A proposta reitera a cultura que impõe às mulheres a responsabilidade pela própria integridade. Post de Nádia Lapa
por Nádia Lapa
Usuários entram em vagão exclusivo para as mulheres no metrô do Rio de Janeiro |
Ainda sujeita à aprovação dos deputados e à sanção do governador, a ideia não é nova. No Rio de Janeiro, lei semelhante está em vigor desde 2006 (em São Paulo, há previsão também de assentos exclusivos em ônibus, além de metrô e trem).
Parece uma boa iniciativa. Afinal, quem iria achar razoável a agressão física, verbal ou sexual em qualquer ambiente, em especial no transporte público? (Muitos acham, e cometem esses crimes diariamente.)
O grande problema é que a proposta só parece uma boa ideia, mas na verdade ela reitera a cultura que impõe às mulheres a responsabilidade pela própria integridade, quando o cerceamento de liberdade deveria focar no agressor. Toda mulher aprendeu desde cedo a "se cuidar", evitando ruas desertas ou escuras, olhando com desconfiança para a abordagem de desconhecidos, cobrindo o corpo para não ser assediada. Quando qualquer coisa acontece, a mulher acredita que de alguma maneira concorreu para a agressão, como se não tivesse se "preservado o suficiente".
No entanto, não é ela quem tem que se cuidar. A mulher tem o direito de existir, de ser, de se divertir, a qualquer hora do dia ou da noite, em qualquer ambiente, com ou sem companhia. O problema não é ela. Por qual razão seria justificável separar os homens das mulheres em transportes públicos? Eles não conseguem se controlar com a simples presença de uma mulher?
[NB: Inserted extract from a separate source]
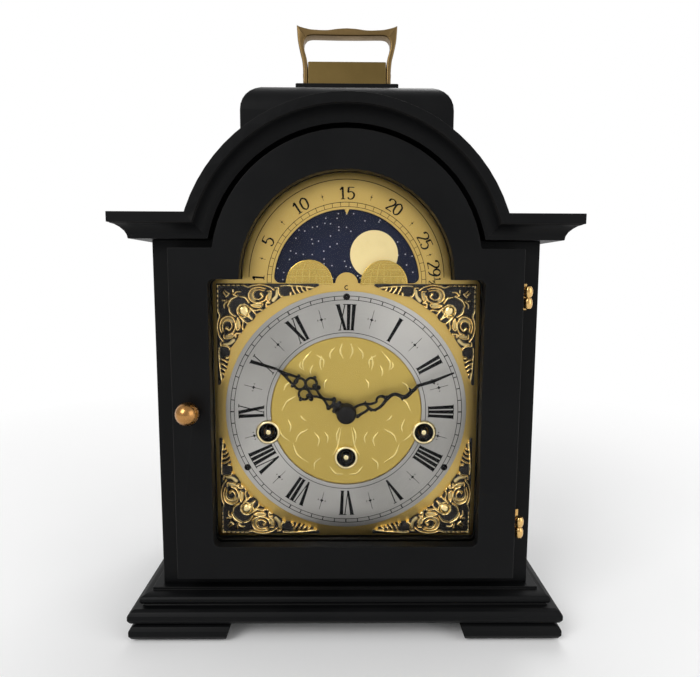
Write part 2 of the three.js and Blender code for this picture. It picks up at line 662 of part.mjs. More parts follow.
function chapterRing() {
  const ring = new THREE.Shape().absarc(0, 0, RING_OUTER, 0, 2 * Math.PI, false);
  ring.holes.push(new THREE.Path().absarc(0, 0, RING_INNER, 0, 2 * Math.PI, true));
  const body = slab(ring, RING_FACE, DIAL_FACE, 48).translate([0, 0, DIAL_Z]);
  return cut(body, ...WINDING.map(({ x, z }) => rod(BUSH.outer + SEAT, 0, 20, x, DIAL_Z + z, 24)));
}

// A raised collar lining a winding hole.
function bush({ x, z }) {
  const [front, back] = [RING_FACE - 0.9, DIAL_FACE];
  const profile = [
    [BUSH.bore, front + 0.3],
    [BUSH.bore + 0.5, front],
    [BUSH.outer - 0.5, front],
    [BUSH.outer, front + 0.4],
    [BUSH.outer, back - 0.55],
    [BUSH.bore, back - 0.55],
    [BUSH.bore, front + 0.3],
  ];
  return turned(profile, x, DIAL_Z + z, 24);
}

// A cast corner of scrolls about the diagonal, for the upper right and measured from the hands' centre.
// Its lines are drawn as distances in from the two outer edges.
function spandrel() {
  const { half, ground, front } = SPANDREL;
  const placed = (points) => points.map(([across, down]) => [half - across, half - down]);
  const raised = (points, widths, steps) => ribbon(placed(points), widths, front, ground + 0.3, steps);
  const lip = [
    [52.2, 1],
    [48.2, 3.4],
    [42.8, 5],
    [38, 6.2],
    [33.8, 6.2],
    [30, 9.2],
    [26.8, 11.2],
    [24.2, 13.4],
    [20.6, 15.8],
    [18.4, 18.4],
  ];
  const folded = lip.slice(0, -1).map(([across, down]) => [down, across]).reverse();
  const outline = [...lip, ...folded, [0, 46.2], [0, 0], [46.2, 0]];
  const board = slab(polygon(placed(outline)), ground, DIAL_FACE);
  const rim = raised([[49, 1], [42, 1.8], [35, 0.8], [28, 1.2], [20, 0.9], [6, 0.8]], [1, 1.4, 1, 1.6, 1, 1.4, 1.2], 8);
  const bow = raised(lip.slice(1), [0.9, 1.6, 1, 1.7, 1, 1.8, 1.1], 11);
  const rose = raised(spiral([22.4, 6.2], [4.8, -40], [0.9, -480], 9), [1, 1.5, 1.1, 1.5, 1.6], 12);
  const comma = raised(spiral([31.6, 4.3], [3.1, 20], [0.8, -240], 7), [0.9, 1.3, 1.2, 2], 7);
  const leaf = raised([[39.2, 1.8], [37.6, 3.6], [36.4, 5.8]], [0.8, 1.6, 0.8], 3);
  const petal = raised(spiral([13.7, 13.7], [8, -80], [8, -30], 5), [0.6, 1.9, 0.6], 5);
  const side = join(rim, bow, rose, comma, leaf, petal);
  const folds = [45, 225].map((degrees) =>
    raised(spiral([13.7, 13.7], [7.6, degrees - 25], [7.6, degrees + 25], 5), [0.6, 1.9, 0.6], 5),
  );
  const boss = rod(3.1, front - 0.6, ground + 0.3, half - 14.4, half - 14.4, 12);
  const whole = join(board, side, side.mirror([1, 0, -1]), ...folds, boss);
  const limit = block(0, half, front - 1, DIAL_FACE + 1, 0, half - SEAT);
  return cut(whole.intersect(limit), rod(RING_OUTER + SEAT, 0, 20, 0, 0, 96));
}

const corner = spandrel();
for (const [name, up] of [["upper", 1], ["lower", -1]]) {
  const right = (up > 0 ? corner : corner.mirror([0, 0, 1])).translate([0, 0, DIAL_Z]);
  piece(`spandrel_${name}_right`, right, GILT);
  piece(`spandrel_${name}_left`, mirrored(right), GILT);
}

function moonDisc() {
  const teeth = 59;
  const rim = Array.from({ length: teeth }, (_, i) => {
    const angle = (i / teeth) * 2 * Math.PI;
    const next = angle + (0.15 / teeth) * 2 * Math.PI;
    const at = (r, a) => [r * Math.cos(a), r * Math.sin(a)];
    return [at(MOON.disc - 0.9, angle), at(MOON.disc, next)];
  }).flat();
  const plate = slab(polygon(rim), MOON_FACE, MOON_FACE + MOON_THICK);
  const collet = rod(4, MOON_FACE + MOON_THICK - 0.1, MOON_FACE + 2.6, 0, 0, 20);
  return cut(join(plate, collet), rod(1.6 + PLAY, 0, 20, 0, 0, 16)).translate([0, 0, MOON.centre]);
}

piece("dial_plate", dialPlate(), GILT);
piece("chapter_ring", chapterRing(), SILVERED);
for (const hole of WINDING) piece(`winding_bush_${hole.name}`, bush(hole), BRASS);
piece("moon_disc", moonDisc(), NIGHT);

// ---------------------------------------------------------------- pierced hands, drawn pointing up
const HOUR_PLANE = [1.2, 2];
const MINUTE_PLANE = [-1, -0.2];
const rightAndLeft = (body) => [body, mirrored(body)];

function loop(x, z, outer, inner, [front, back]) {
  const shape = new THREE.Shape().absarc(0, 0, outer, 0, 2 * Math.PI, false);
  shape.holes.push(new THREE.Path().absarc(0, 0, inner, 0, 2 * Math.PI, true));
  return slab(shape, front, back, 7).translate([x, 0, z]);
}

function hourHand() {
  const [front, back] = HOUR_PLANE;
  const stem = ribbon([[0, 4.5], [0.5, 9], [-0.5, 14], [0, 23]], [2.6, 1.5, 1.8, 2], front, back, 8);
  const scroll = ribbon(spiral([3.1, 13.6], [3.2, 215], [2.4, -50], 7), [1, 1.4, 1.1, 1.7], front, back, 9);
  const rings = [loop(-3.4, 22, 3.1, 1.5, HOUR_PLANE), loop(3.4, 22, 3.1, 1.5, HOUR_PLANE)];
  const crown = loop(0, 26.6, 3.1, 1.5, HOUR_PLANE);
  const ear = ribbon([[3.2, 24.6], [5, 27], [6.6, 27]], [1.4, 1.5, 1], front, back, 6);
  const half = [[0.9, 28.8], [1.1, 31], [3.1, 32.6], [3, 34.4], [1.3, 37], [0.5, 39.5]];
  const tip = [...half, [0, HOUR_LENGTH], ...half.map(([x, z]) => [-x, z]).reverse()];
  const hub = loop(0, 0, 5, TUBE + 0.05, HOUR_PLANE);
  const parts = [stem, ...rightAndLeft(scroll), ...rings, crown, ...rightAndLeft(ear), slab(polygon(tip), front, back)];
  return join(hub, ...parts);
}

function minuteHand() {
  const [front, back] = MINUTE_PLANE;
  const stem = ribbon(
    [[0, 4], [1.2, 9], [-1.3, 15], [1.3, 21], [-1.1, 27], [0.8, 32], [0, 38], [0, MINUTE_LENGTH]],
    [2.8, 1.9, 2, 2, 1.8, 1.9, 1.6, 1.5, 1.3, 1.1, 0.6],
    front,
    back,
    30,
  );
  const curls = [[1, 12, 3], [-1, 18, 3], [1, 24, 2.7], [-1, 29.6, 2.3]].map(([side, z, radius]) => {
    const half = ribbon(spiral([2.4, z], [radius, 205], [radius * 0.55, -95], 7), [1, 1.4, 1, 1.6], front, back, 9);
    return side > 0 ? half : mirrored(half);
  });
  const hub = loop(0, 0, 5, CENTRE_ARBOR + 0.05, MINUTE_PLANE);
  return join(hub, stem, ...curls);
}

const setHand = (body, degrees) => body.rotate([0, degrees, 0]).translate([0, 0, DIAL_Z]);
piece("hour_hand", setHand(hourHand(), HOUR_ANGLE), BLUED);
piece("minute_hand", setHand(minuteHand(), MINUTE_ANGLE), BLUED);
piece("hand_nut", turned([[CENTRE_ARBOR + 0.05, -2.6], [2.6, -2.6], [3.1, -2], [3.1, -1], [CENTRE_ARBOR + 0.05, -1], [CENTRE_ARBOR + 0.05, -2.6]], 0, DIAL_Z, 16), BLUED);

// ---------------------------------------------------------------- motion work behind the dial
const MOTION_X = -pitchRadius(MINUTE_PINION) - pitchRadius(MINUTE_WHEEL);
const HOUR_LAYER = [13, 14.4];
const MINUTE_LAYER = [17.4, 18.8];

function hourWheel() {
  const wheel = gear(HOUR_WHEEL, 0, ...HOUR_LAYER);
  const pipe = rod(TUBE, HOUR_PLANE[0], HOUR_LAYER[0] + 0.2, 0, 0, 20);
  return cut(join(wheel, pipe), rod(CENTRE_ARBOR + PLAY, 0, 20)).translate([0, 0, DIAL_Z]);
}

function minuteWheel() {
  const at = { x: MOTION_X, z: DIAL_Z };
  const wheel = gear(MINUTE_WHEEL, gapPhase(Math.PI, MINUTE_WHEEL), ...MINUTE_LAYER, at);
  const pinion = gear(HOUR_PINION, gapPhase(Math.PI, HOUR_PINION), HOUR_LAYER[0] - 0.6, MINUTE_LAYER[0] + 0.1, at);
  return cut(join(wheel, pinion), rod(1 + PLAY, 0, 30, MOTION_X, DIAL_Z, 12));
}

function centreWheel() {
  const at = { x: 0, z: DIAL_Z };
  const front = gear(MINUTE_PINION, Math.PI, MINUTE_LAYER[0] - 0.6, MINUTE_LAYER[1] + 0.6, at);
  const pinion = gear(CENTRE_PINION, -Math.PI / 2, 29.5, 34, at);
  const wheel = gear(CENTRE_WHEEL, 0, 27.4, 28.6, at);
  const arbor = rod(CENTRE_ARBOR, -3.4, MOVEMENT.back + 1, 0, DIAL_Z, 16);
  const collar = rod(2.6, 28.5, 29.6, 0, DIAL_Z, 16);
  return join(arbor, front, pinion, wheel, collar);
}

piece("hour_wheel", hourWheel(), BRASS);
piece("minute_wheel", minuteWheel(), BRASS);
piece("centre_wheel", centreWheel(), BRASS);

// ---------------------------------------------------------------- movement
const PILLARS = [[-52, 64], [52, 64], [-40, 152], [40, 152]];
const BARREL_FRONT = 31;
const BARREL_BACK = 60;
const BALANCE = { x: 22, z: 140, radius: 9, front: 70 };

const pivotHoles = (list) => list.map(([x, z, radius]) => rod(radius + PLAY, 0, 90, x, z, 12));
const arborHoles = WINDING.map(({ x, z }) => [x, DIAL_Z + z, ARBOR]);

function frontPlate() {
  const { half, low, high, front, plate } = MOVEMENT;
  const board = block(-half, half, front, front + plate, low, high);
  const pillars = PILLARS.map(([x, z]) => rod(3, front + plate - 0.5, MOVEMENT.back - plate, x, z, 12));
  const stud = rod(1, HOUR_LAYER[0] - 1.4, front + 0.5, MOTION_X, DIAL_Z, 12);
  const holes = pivotHoles([...arborHoles, [0, DIAL_Z, CENTRE_ARBOR]]);
  return join(cut(board, ...holes), ...pillars, stud);
}

function backPlate() {
  const { half, low, high, back, plate } = MOVEMENT;
  const board = block(-half, half, back - plate, back, low, high);
  const { x, z, radius, front } = BALANCE;
  const leg = block(x + radius + 2, x + radius + 8, back - 0.5, front + 5, z - 4, z + 4);
  const bridge = block(x - 3, x + radius + 8, front + 3.4, front + 5, z - 3, z + 3);
  const holes = pivotHoles([...arborHoles, [0, DIAL_Z, CENTRE_ARBOR], [x, z, 0.7]]);
  return cut(join(board, leg, bridge), ...holes);
}

// A spring barrel with its toothed rim; only the going barrel's rim meets another wheel.
function barrel({ name, x, z }) {
  const wheel = name === "time" ? GREAT_WHEEL : SIDE_WHEEL;
  const phase = name === "time" ? gapPhase(-Math.PI / 2, wheel) : 0;
  const teeth = gear(wheel, phase, BARREL_FRONT, BARREL_FRONT + 2);
  const drum = rod(DRUM, BARREL_FRONT + 1, BARREL_BACK, 0, 0, 24);
  return cut(join(teeth, drum), rod(ARBOR + PLAY, 0, 90)).translate([x, 0, DIAL_Z + z]);
}

// Round in the plates and barrel, square where the key fits.
function windingArbor({ x, z }) {
  const round = rod(ARBOR, 20, MOVEMENT.back + 3, 0, 0, 12);
  const square = block(-1.6, 1.6, 4.2, 21, -1.6, 1.6);
  return join(round, square).translate([x, 0, DIAL_Z + z]);
}

function balanceWheel() {
  const { x, z, radius, front } = BALANCE;
  const rim = loop(0, 0, radius, radius - 1.6, [front, front + 1.2]);
  const arms = block(-radius + 1, radius - 1, front, front + 1.2, -0.8, 0.8);
  const staff = rod(0.7, MOVEMENT.back - 1, front + 4.6, 0, 0, 12);
  return join(rim, arms, staff).translate([x, 0, z]);
}

piece("front_plate", frontPlate(), BRASS);
piece("back_plate", backPlate(), BRASS);
piece("balance_wheel", balanceWheel(), BRASS);
for (const train of WINDING) {
  piece(`barrel_${train.name}`, barrel(train), BRASS);
  piece(`winding_arbor_${train.name}`, windingArbor(train), STEEL);
}

function seatBoard() {
  const { low, front, back } = SEAT_BOARD;
  return block(-SIDE_INNER, SIDE_INNER, front, back, low, MOVEMENT.low);
}

piece("seat_board", seatBoard(), EBONISED);

// ---------------------------------------------------------------- centred on the origin, knobs included
clock.updateMatrixWorld(true);
const extent = new THREE.Box3().setFromObject(clock);
const shift = -(extent.min.y + extent.max.y) / 2;
for (const mesh of clock.children) mesh.geometry.translate(0, shift, 0);

export default clock;
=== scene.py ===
"""A break-arch bracket clock with a moon dial. Sizes in the shape functions are millimetres; meshes are
metres."""

import json
from math import cos, pi, radians, sin

import bmesh
import bpy
import numpy as np
from mathutils import Euler, Matrix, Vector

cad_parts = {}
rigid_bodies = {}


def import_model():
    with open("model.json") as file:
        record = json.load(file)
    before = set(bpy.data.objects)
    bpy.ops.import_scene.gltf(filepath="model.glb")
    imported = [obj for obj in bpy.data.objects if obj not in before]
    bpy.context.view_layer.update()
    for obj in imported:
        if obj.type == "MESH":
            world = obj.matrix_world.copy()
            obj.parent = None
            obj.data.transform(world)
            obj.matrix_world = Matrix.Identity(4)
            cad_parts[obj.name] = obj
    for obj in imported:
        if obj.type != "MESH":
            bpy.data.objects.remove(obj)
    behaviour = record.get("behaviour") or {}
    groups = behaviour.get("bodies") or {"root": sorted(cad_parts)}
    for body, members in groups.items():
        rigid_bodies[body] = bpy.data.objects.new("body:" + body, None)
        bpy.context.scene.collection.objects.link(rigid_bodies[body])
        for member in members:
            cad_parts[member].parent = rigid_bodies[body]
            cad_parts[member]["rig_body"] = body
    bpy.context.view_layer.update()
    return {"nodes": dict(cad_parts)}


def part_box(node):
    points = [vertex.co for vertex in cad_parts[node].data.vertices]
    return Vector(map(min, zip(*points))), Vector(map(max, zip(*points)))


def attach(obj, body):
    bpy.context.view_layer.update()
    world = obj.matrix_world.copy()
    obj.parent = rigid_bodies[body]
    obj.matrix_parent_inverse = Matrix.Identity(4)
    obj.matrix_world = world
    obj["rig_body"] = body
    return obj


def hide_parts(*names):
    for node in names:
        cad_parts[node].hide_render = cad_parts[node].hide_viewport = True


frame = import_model()
MM = 0.001  # metres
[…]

Eis uma questão incontornável: metade dos usuários do transporte público (e de seres humanos vivendo na Terra) são mulheres. Sempre existirá a interação, e não se pode simplesmente criar leis e normas para segregar as pessoas. Se analisarmos as iniciativas em outras partes do mundo, não dividiremos os vagões e assentos pela metade. Isto é, as mulheres que não conseguirem embarcar nos vagões pintados de rosa estarão automaticamente sujeitas a qualquer coisa?
A proposta busca maquiar um problema cultural sério, que envolve a falta de projetos efetivos para o combate ao machismo e à violência sexual. É preciso repensar não apenas o papel do Estado na promoção de valores de respeito à dignidade humana, passando pela melhoria nas condições de atendimento às vítimas de assédio. Também precisamos analisar em que cultura o abuso sexual é aceito e a vítima é motivo de piada, como no conhecido quadro do programa Zorra Total. O trabalho é de todos nós. E a culpa nunca é da vítima.